The General Government area was also known colloquially as the Restpolen.
History
After Germany's attack on Poland, all areas occupied by the German army including the Free City of Danzig initially came under military rule. This area extended from the 1939 eastern border of Germany proper and of East Prussia up to the Bug River where the German armies had halted their advance and linked up with the Soviet Red Army in accordance with their secret pact against Poland.The Molotov–Ribbentrop Pact signed on 23 August 1939 had promised the vast territory between the Vistula and Bug rivers to the Soviet "sphere of influence" in divided Poland, while the two powers would have jointly ruled Warsaw. To settle the deviation from the original agreement, the German and Soviet representatives met again on September 28 to delineate a permanent border between the two countries. Under this revised version of the pact the territory concerned was exchanged for the inclusion in the Soviet sphere of Lithuania, which had originally fallen within the ambit of Germany. With the new agreement the entire central part of Poland, including the core ethnic area of the Poles, came under exclusively German control.
File:Mapa 2 paktu Ribbentrop-Mołotow.gif|thumb|German–Soviet border drawn in the aftermath of the Nazi–Soviet invasion of Poland, signed in Moscow by Stalin and Ribbentrop during the Second Ribbentrop-Molotov Pact known as the Frontier Treaty of September 28, 1939
Hitler decreed the direct annexation to the German Reich of large parts of the occupied Polish territory in the western half of the German zone, in order to increase the Reich's Lebensraum. Germany organized most of these areas as two new Reichsgaue: Danzig-West Prussia and Wartheland. The remaining three regions, the so-called areas of Zichenau, Eastern Upper Silesia and the Suwałki triangle, became attached to adjacent Gaue of Germany. Draconian measures were introduced by both RKF and HTO, to facilitate the immediate Germanization of the annexed territory, typically resulting in mass expulsions, especially in the Warthegau. The remaining parts of the former Poland were to become a German Nebenland as a frontier post of German rule in the east. A Führer's decree of October 12, 1939 established the General Government; the decree came into force on October 26, 1939.
Hans Frank was appointed as the governor-general of the General Government. German authorities made a sharp contrast between the new Reich territory and a supposedly occupied rump state that could serve as a bargaining chip with the Western powers. The Germans established a closed border between the two German zones to heighten the difficulty of cross-frontier communication between the different segments of the Polish population.

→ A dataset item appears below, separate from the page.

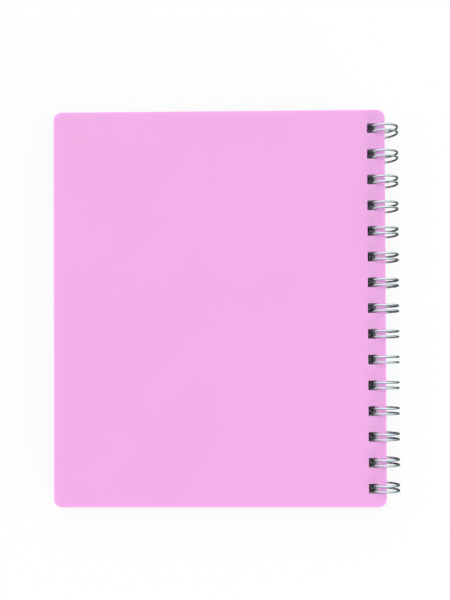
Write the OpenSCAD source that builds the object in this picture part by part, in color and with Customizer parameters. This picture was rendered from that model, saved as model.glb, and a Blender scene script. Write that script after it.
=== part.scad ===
// Notebook bound with twin loop wire: two stiff covers, a block of sheets and one bent wire.
// It lies on its back cover. The spine runs along Y, the fore edge is at -X, and the wire's rings
// touch the surface at Z = 0. X = 0 and Y = 0 are the middle of the whole notebook.

/* [Covers] */
// Width of a cover, from its fore edge to its spine edge
cover_w = 164; // [90:1:220]
// Height of a cover, along the spine
cover_l = 196; // [110:1:300]
// Thickness of the cover sheet
cover_t = 0.8; // [0.4:0.05:2]
// Radius of the corners that are cut round, on the covers and the sheets
corner_r = 4; // [1:0.5:12]

/* [Sheets] */
// Number of sheets in the block
sheet_count = 60; // [30:1:100]
// Thickness of one sheet
sheet_t = 0.11; // [0.08:0.01:0.14]
// How far the sheets stay inside the covers at the head, the tail and the fore edge
sheet_inset = 1.5; // [0.5:0.1:4]
// How far the sheets stay inside the covers at the spine
sheet_spine_inset = 0.4; // [0.2:0.1:1.5]

/* [Punched holes] */
// Distance from one hole to the next, two holes to the inch
hole_pitch = 12.7; // [10:0.1:16]
// Least plain length that is left between the last hole's centre and the cover's end
hole_end = 7.5; // [6:0.5:20]
// Width of the strip between the holes and the spine edge
hole_edge = 4.1; // [3:0.1:6]
// Radius of a hole's corners
hole_corner_r = 0.4; // [0.2:0.05:1]

/* [Twin loop wire] */
// Diameter of the wire
wire_d = 1; // [0.7:0.05:1.3]
// Distance between the two wires of one ring, centre to centre
twin_gap = 2.7; // [2.2:0.1:3.2]
// Bend radius where a ring turns into the straight link to the next, to the wire's centre
link_bend_r = 1; // [0.8:0.1:1.2]
// How much thinner the wire becomes where it is bent tightly
bend_thinning = 0.02; // [0.01:0.01:0.05]

/* [Clearances] */
// Air between the front cover and the first sheet
front_gap = 0.1; // [0.05:0.05:0.3]
// Room for the wire's seam, between the last sheet and the back cover
seam_gap = 1.3; // [1.3:0.05:2]
// Air that is left between the last sheet and the back cover at the fore edge
fore_gap = 0.1; // [0.05:0.05:0.3]
// Least air between a ring's inside and the strips that it passes round
ring_gap = 0.1; // [0.1:0.05:0.5]
// Air between a ring's outside and the far edge of a hole
hole_reach_gap = 1.25; // [0.5:0.05:3]
// Air between a wire and the hole's edge beside it
hole_side_gap = 0.55; // [0.3:0.05:1.2]
// Distance from the covers' spine edge out to the rings' centre line
spine_gap = 0.05; // [0.05:0.05:0.5]

/* [Hidden] */
wire_fn = 24;
ring_fn = 72;
hole_fn = 24;
corner_fn = 48;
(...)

The official name chosen for the new entity was the Generalgouvernement für die besetzten polnischen Gebiete, then changed to the Generalgouvernement by Frank's decree of July 31, 1940. However, this name did not imply anything about the actual nature of the administration. The German authorities never regarded these Polish lands as an occupied territory. The Nazis considered the Polish state to have effectively ceased to exist with its defeat in the September campaign.
Overall, 4 million of the 1939 population of the General Government area had lost their lives by the time the Soviet armed forces entered the area in late 1944. If the Polish underground killed a German, 50–100 Poles were executed by German police as a punishment and as a warning to other Poles. Most of the Jews, perhaps as many as two million, had also been rounded up and murdered. Germans destroyed Warsaw after the Warsaw Uprising. As the Soviets advanced through Poland in late 1944 the General Government collapsed. American troops captured Hans Frank, who had governed the region, in May 1945; he became one of the defendants at the Nuremberg Trials. During his trial he resumed his childhood practice of Catholicism and expressed repentance. Frank surrendered forty volumes of his diaries to the Tribunal; much evidence against him and others was gathered from them. He was found guilty of war crimes and crimes against humanity. On October 1, 1946, he was sentenced to death by hanging. The sentence was carried out on October 16.
German intentions regarding the region
The conversion of Warsaw into a "model city" was planned in 1940 and later, in similar ways like the conversion of Berlin was planned. In March 1941 Hans Frank informed his subordinates that Hitler had made the decision to "turn this region into a purely German area within 15–20 years". He explained: "Where 12 million Poles now live, is to be populated by 4 to 5 million Germans. The Generalgouvernement must become as German as the Rhineland." By 1942 Hitler and Frank had agreed that the Kraków and Lublin districts would be the first areas for German colonists to re-populate. Hitler stated: "When these two weak points have been strengthened, it should be possible to slowly drive back the Poles." Peculiar about these statements is the circumstance that there were not enough German settlers to even make the Wartheland "as German as the Rhineland". According to notes from Martin Bormann German policy envisaged reducing lower-class Poles to the status of serfs, while deporting or otherwise eliminating the middle and upper classes and eventually replacing them with German colonists of the "master race".German bureaucrats drew up various plans regarding the future of the original population. One called for the deportation of about 20 million Poles to western Siberia, and the Germanisation of 4 to 5 million; although deportation in reality meant many Poles were to be put to death, a small number would be "Germanized", and young Poles of desirable qualities would be kidnapped and raised in Germany. In the General Government, all secondary education was abolished and all Polish cultural institutions closed.
In 1943, the government selected the Zamojskie area for further Germanization on account of its fertile black soil, and German colonial settlements were planned. Zamość was initially renamed by the government to Himmlerstadt, which was later changed to Pflugstadt, both names were not implemented. Most of the Polish population was expelled by the Nazi occupation authorities with documented brutality. Himmler intended the city of Lublin to have a German population of 20% to 25% by the beginning of 1944, and of 30% to 40% by the following year, at which time Lublin was to be declared a German city and given a German mayor.